Occupation of the Treasury Benches for a second term – the most crucial element of National’s long-term strategy – depended absolutely on preventing Labour from re-engaging with the politics of class and race.

In the pivotal political market of Greater Auckland that meant keeping the voracious appetites of the roading contractors, property developers, builders’ suppliers, retailers, real estate agents, and their ACT mouthpieces, under control. Consolidating National’s 2008 gains among Maori, Pasifika and immigrant voters would take time – and constant demonstrations of the Right’s good faith.

All National had to do, vis-à-vis Auckland, was shelter behind the recommendations of Labour’s Royal Commission.
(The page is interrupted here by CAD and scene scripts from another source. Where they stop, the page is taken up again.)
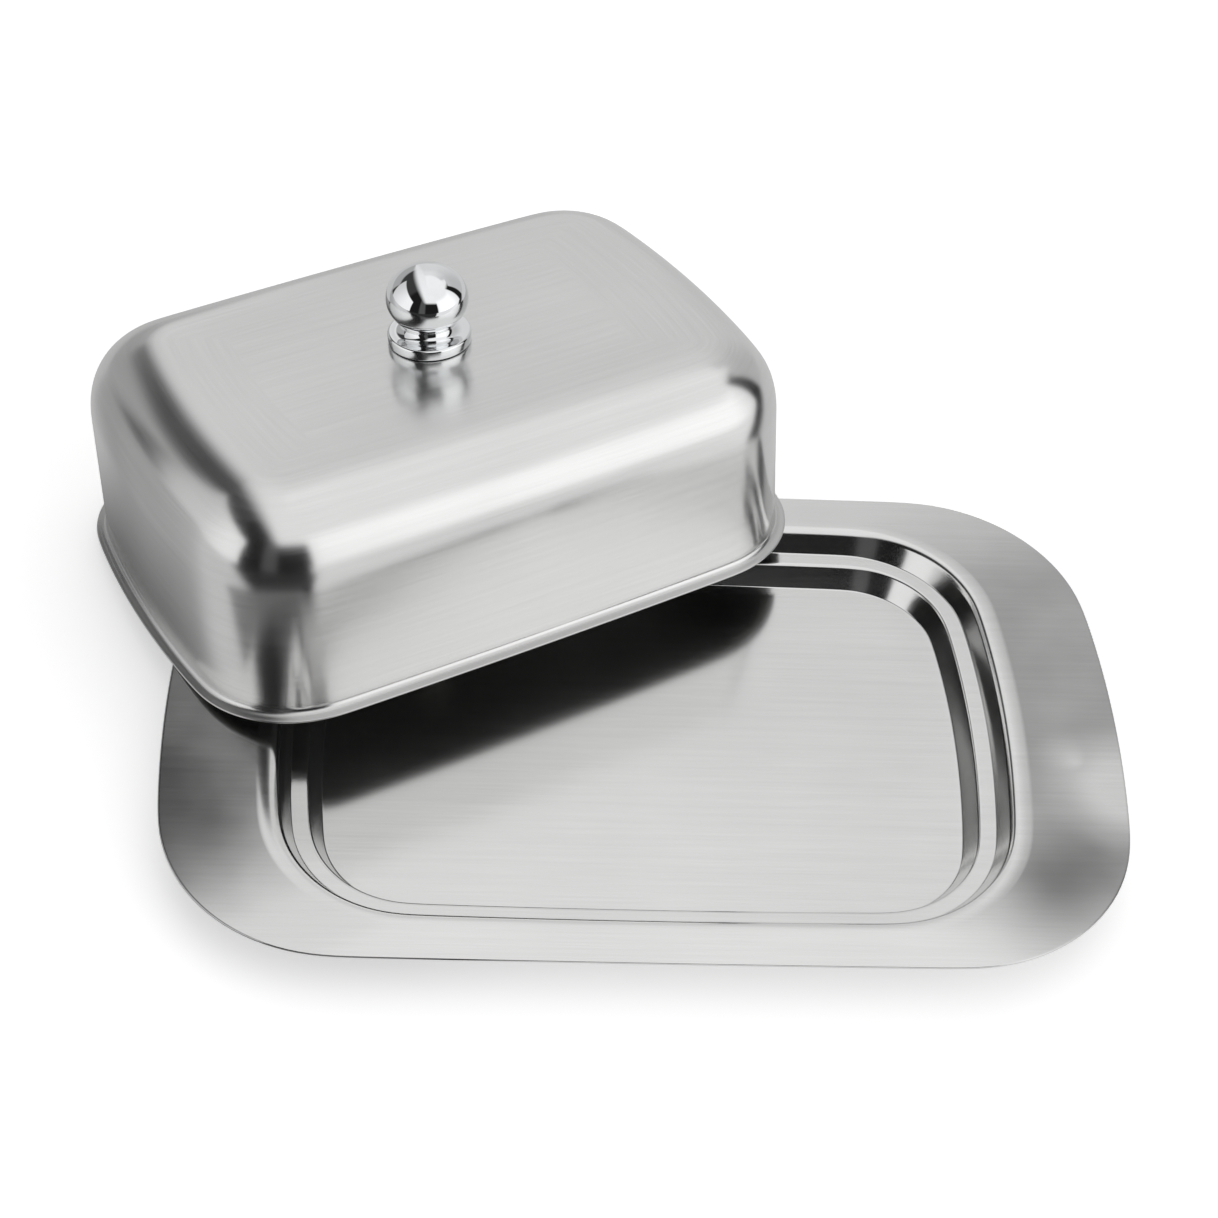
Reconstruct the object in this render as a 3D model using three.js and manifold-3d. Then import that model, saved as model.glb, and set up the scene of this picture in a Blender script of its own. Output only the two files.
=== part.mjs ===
// Stainless-steel butter dish: a stepped serving tray and a loose domed cover with a ball knob.
// Millimetres, +Z up. The origin is the middle of the tray's underside, on the table; +X runs
// along the tray's long side. The cover is stored as it lies when set aside: turned and leaning,
// its front lip on the tray's rim and its back lip on the table.
import * as THREE from "three";
import { mergeVertices } from "three/addons/utils/BufferGeometryUtils.js";
import Module from "manifold-3d";

const wasm = await Module();
wasm.setup();

// ---- Sheet and clearances ----
const SHEET = 0.5;
const STACK_GAP = 0.3; // between pieces that bear on each other

// ---- Tray ----
const WELL_DEPTH = 9.6; // rim face above the well's floor
const LEDGE_DEPTH = 4.8; // rim face above the ledge that carries the cover
const TRAY_OUTLINE = { a: 97, b: 63.6, longR: 8000, shortR: 282, cornerR: 36.6 };
const SEAT_CLEARANCE = 0.9; // round the cover's lip when it stands on the ledge
const RIM_BREAK = 3.9; // where the rim begins to widen to the tray's own outline
const MOUTH_OUTSET = 2.6; // the well's mouth, outside the ledge's outer edge
const LEDGE_WIDTH = 3.4;
const FLOOR_INSET = 6; // the floor's edge, inside the ledge's outer edge
const STEP_BEND_R = 0.8; // bends of the two steps
const MOUTH_BEND_R = 2.2;

// ---- Cover ----
const LIP_OUTLINE = { a: 70.7, b: 50.3, longR: 2400, shortR: 240, cornerR: 24 };
const LIP_WIDTH = 2.6;
const LIP_RISE = 0.3; // the lip's edge hangs this far below its root
const LIP_BEND_R = 2;
const COVER_HEIGHT = 46.4;
const WALL_DRAFT = 1.2; // degrees
const CROWN_R = 17.5; // between the walls and the flat top

// ---- Where the cover lies ----
const COVER_AT = new THREE.Vector3(-43.6, 57.3, 7.35);
const COVER_TURN = { pitch: -7.7, roll: 0.6, yaw: 28.2 }; // degrees

// ---- Knob ----
const BALL = { r: 8.6, halfHeight: 7, centre: 10.2 }; // heights above the cover's top
const FLANGE = { r: 8.75, height: 2.5, edge: 0.35 };
const NECK = { r: 5, flareR: 7.4, top: 4.5 };

// ---- Knob's fixing ----
const THREAD_R = 2;
const THREAD_CLEARANCE = 0.3;
const THREAD_DEPTH = 8.5;
const WASHER = { innerR: 2.3, outerR: 5, height: 0.8 };
const SCREW = { headR: 3.8, headHeight: 2.4, headEdge: 0.8, slot: 1, length: 8.6 };

// ---- Facets ----
const CORNER_STEPS = 8;
const SIDE_STEPS = 3;
const BEND_STEPS = 3;
const CROWN_STEPS = 8;
const FLARE_STEPS = 4;
const BALL_STEPS = 14;
const ROUND_STEPS = 40;
const WELD = 1e-4;

const STEEL = { color: 0xb9bab8, roughness: 0.32, metalness: 1 };
const CHROME = { color: 0xd4d7d8, roughness: 0.06, metalness: 1 };
const FIXING_STEEL = { color: 0xa6a7a4, roughness: 0.4, metalness: 1 };

const radians = THREE.MathUtils.degToRad;

// ---------------------------------------------------------------- outlines

// The same outline, drawn out by `by` on every side.
function grown(outline, by) {
  return Object.fromEntries(Object.entries(outline).map(([key, size]) => [key, size + by]));
}

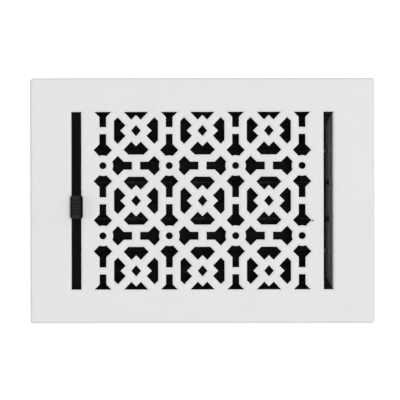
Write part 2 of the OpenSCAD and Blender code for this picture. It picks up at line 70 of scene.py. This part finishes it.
# Box: half its length between the end panels, half its width between the side panels at z = 0, and
# how far these lean out per unit of height
BOX_HALF_X = 132.0 * MM
BOX_HALF_Y = 84.0 * MM
SIDE_LEAN = 0.13

# Camera: its distance straight above the face, its place off the middle, its roll, the width that it
# sees at the height of the face, and its sensor in millimetres
CAMERA_ABOVE_FACE = 0.950
CAMERA_X = -2.5 * MM
CAMERA_Y = 0.65 * MM
CAMERA_ROLL = math.radians(-0.09)
VIEW_WIDTH = 404.4 * MM
SENSOR = 36.0

# Light: the world's strength on the object and as it is seen, the lamps' distance, and for each lamp
# its angle in degrees, its size and its share of the light on the face
WORLD_STRENGTH = 0.34
WORLD_SEEN = 1.0
LAMP_DISTANCE = 12.0
LAMPS = {
    "key": {"angle": 25.0, "size": 3.4, "share": 0.335},
    "top": {"angle": 7.0, "size": 3.0, "share": 0.27},
    "left": {"angle": -58.0, "size": 3.4, "share": 0.05},
}

# Floor, just under the part: its white, its shade and glow as they are seen, the painted shadow
# between the box's walls, and the glow that glossy surfaces see under the box and a rim round it
FLOOR_HALF = 6.0
FLOOR_DROP = 0.1 * MM
FLOOR_WHITE = 0.7
FLOOR_SEEN_DIFFUSE = 0.4
FLOOR_SEEN_GLOW = 0.84
FLOOR_PAINTED_SHADOW = 0.01
FLOOR_PAINTED_SHADOW_SOFT = 1 * MM
GLOW_UNDER_BOX = 0.2
GLOW_RIM = 8 * MM

# Edge of the face's sheet where it rolls over into an opening: width, steepest tilt, radius, depth,
# steps, and the most that the way out turns between two columns at an inner corner
ROLL_W = 3.0 * MM
ROLL_TILT = math.radians(33)
ROLL_R = ROLL_W / math.sin(ROLL_TILT)
ROLL_H = ROLL_R * (1 - math.cos(ROLL_TILT))
ROLL_STEPS = 5
ROLL_TURN = math.radians(20)

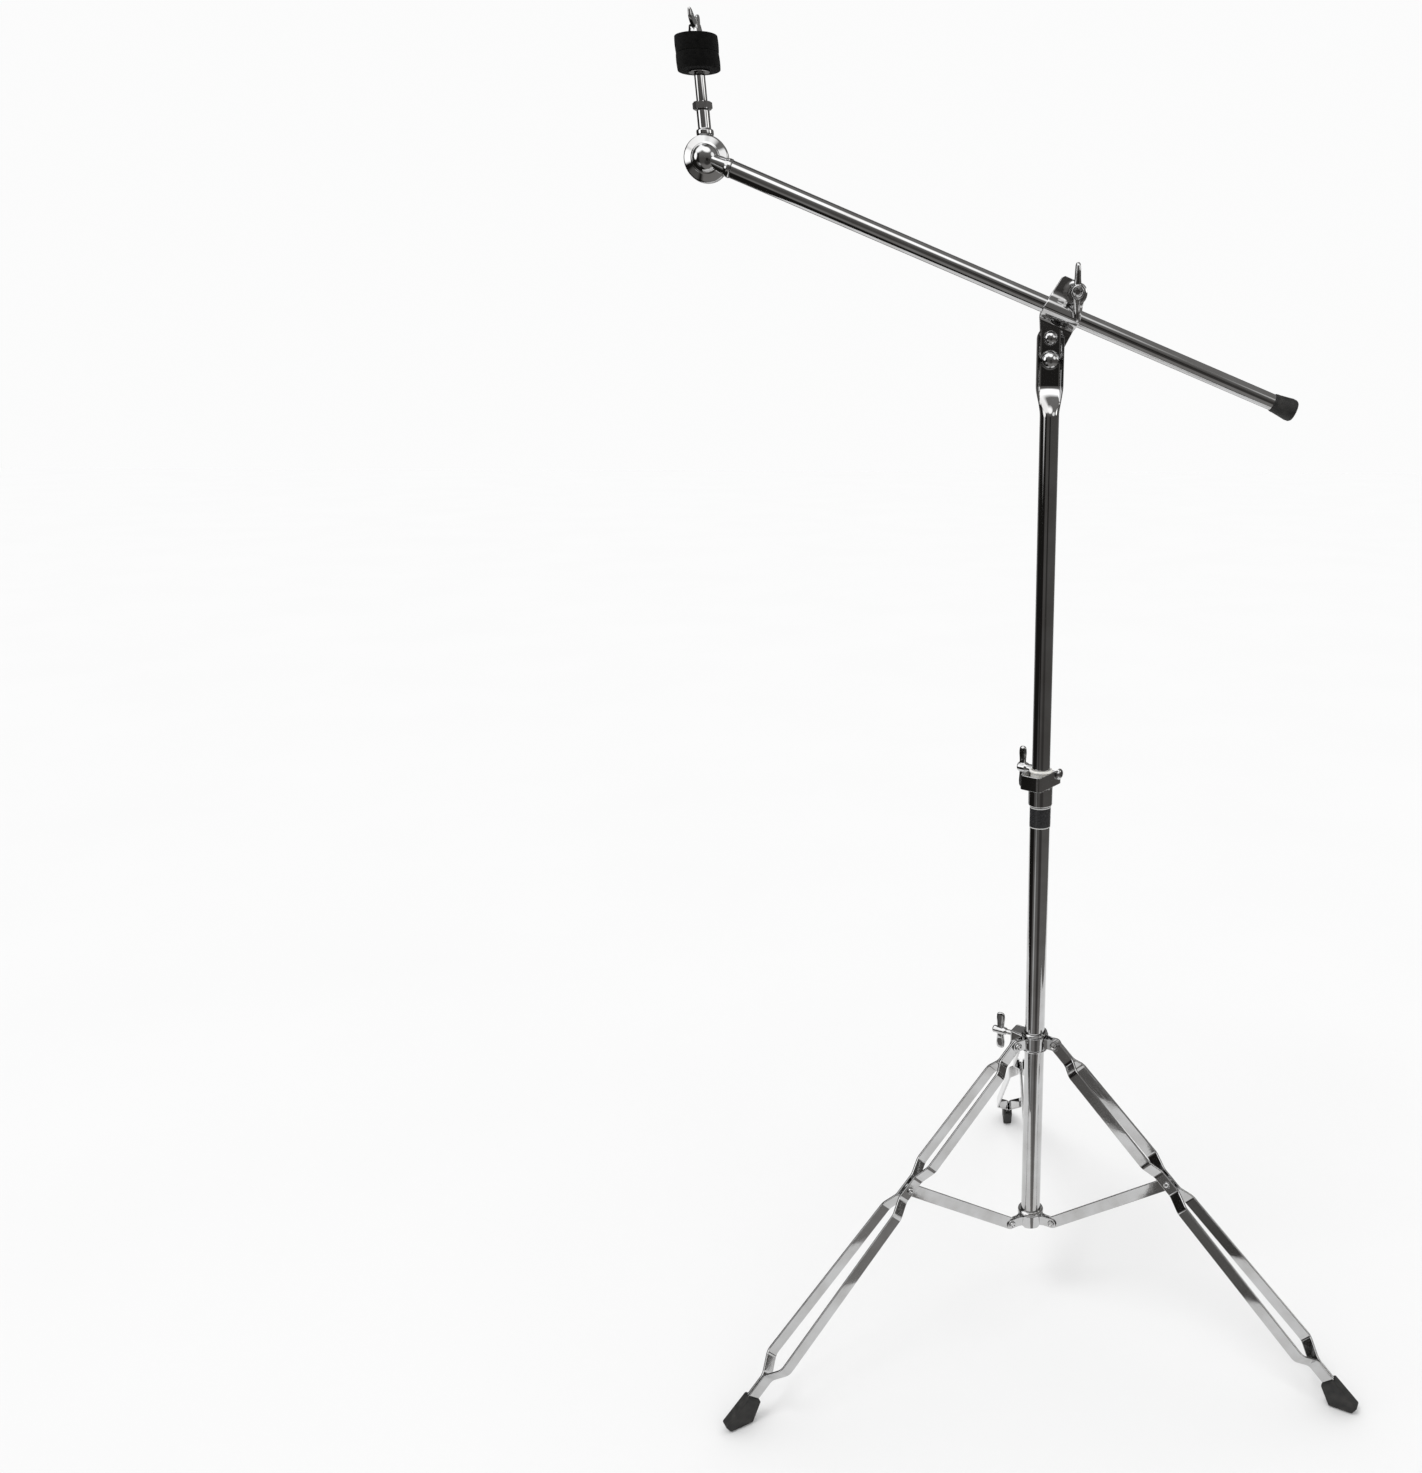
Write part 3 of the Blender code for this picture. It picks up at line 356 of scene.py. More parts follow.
def smooth_stations(stations, steps=5):
    """Pass a smooth curve through wing stations."""
    result = []
    last = len(stations) - 1
    for i in range(last):
        p0 = stations[max(0, i - 1)]
        p1 = stations[i]
        p2 = stations[i + 1]
        p3 = stations[min(last, i + 2)]
        for step in range(steps):
            t = step / steps
            mixed = []
            for a, b, c, d in zip(p0, p1, p2, p3):
                value = 2 * b + (c - a) * t + (2 * a - 5 * b + 4 * c - d) * t**2
                mixed.append(0.5 * (value + (3 * b - a - 3 * c + d) * t**3))
            result.append(tuple(mixed))
    return result + [tuple(stations[-1])]


def wing_blade(stations, power=0.62, points=28):
    """Loft a wing along X; each station is (x, half thickness, middle z, half width)."""
    rings = []
    for x, half_thickness, middle, half_width in smooth_stations(stations):
        ring = []
        for i in range(points):
            angle = 2 * math.pi * (i + 0.5) / points
            c = math.cos(angle)
            s = math.sin(angle)
            y = half_thickness * math.copysign(abs(c) ** power, c)
            ring.append((x, y, middle + half_width * math.copysign(abs(s) ** power, s)))
        rings.append(ring)
    return loft(rings)


def two_wings(reach, thickness, width, middle, rise=0.0, waist=0.62):
    """Both wings as one blade through the hub, rising towards the tips."""
    shares = [(1.0, 0.35, 0.3), (0.975, 0.62, 0.62), (0.9, 0.82, 0.88), (0.7, 0.95, 1.0)]
    shares += [(0.45, 1.05, 0.88), (0.22, 1.25, waist)]
    half = [(reach * x, thickness / 2 * t, middle + rise * x, width / 2 * w) for x, t, w in shares]
    return wing_blade([(-x, t, m, w) for x, t, m, w in half] + half[::-1])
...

Key would then have been able to cast the disempowering of the North, South and West of Auckland as an exercise in bi-partisan political riguer – harsh perhaps, but necessary to secure the region’s long-term future.

By trashing the Royal Commission’s plan, National has released its discredited Labour foes from a cage of their own making, and allowed Goff to re-cast Labour as Greater Auckland’s democratic champion.

If it is true that: "As Auckland goes – so goes the country", then National has just set the New Zealand Left on the road to victory in 2011.

This essay was originally published in The Independent of Thursday, 16 April 2009.

1 comment:

Steve Withers said...

It's been fascinating watching national make the same kinds of mistake George W Bush and the Republicans made after 2000 and 2004. Bush though he had political capital to spend and he was going to make the most of it. Instead, he made a mess of it.

National is following in Bush's footsteps, implementing tax cuts conceived in a boom in the middle of a big bust, making deficits for years to come a certainty. This shortage of funds will almost certainly be used as an excuse to shovel truckloads of tax money into crony pockets in the private sector via "commercially sensitive" secret PPP contracts. Today they were talking about outsourcing the military.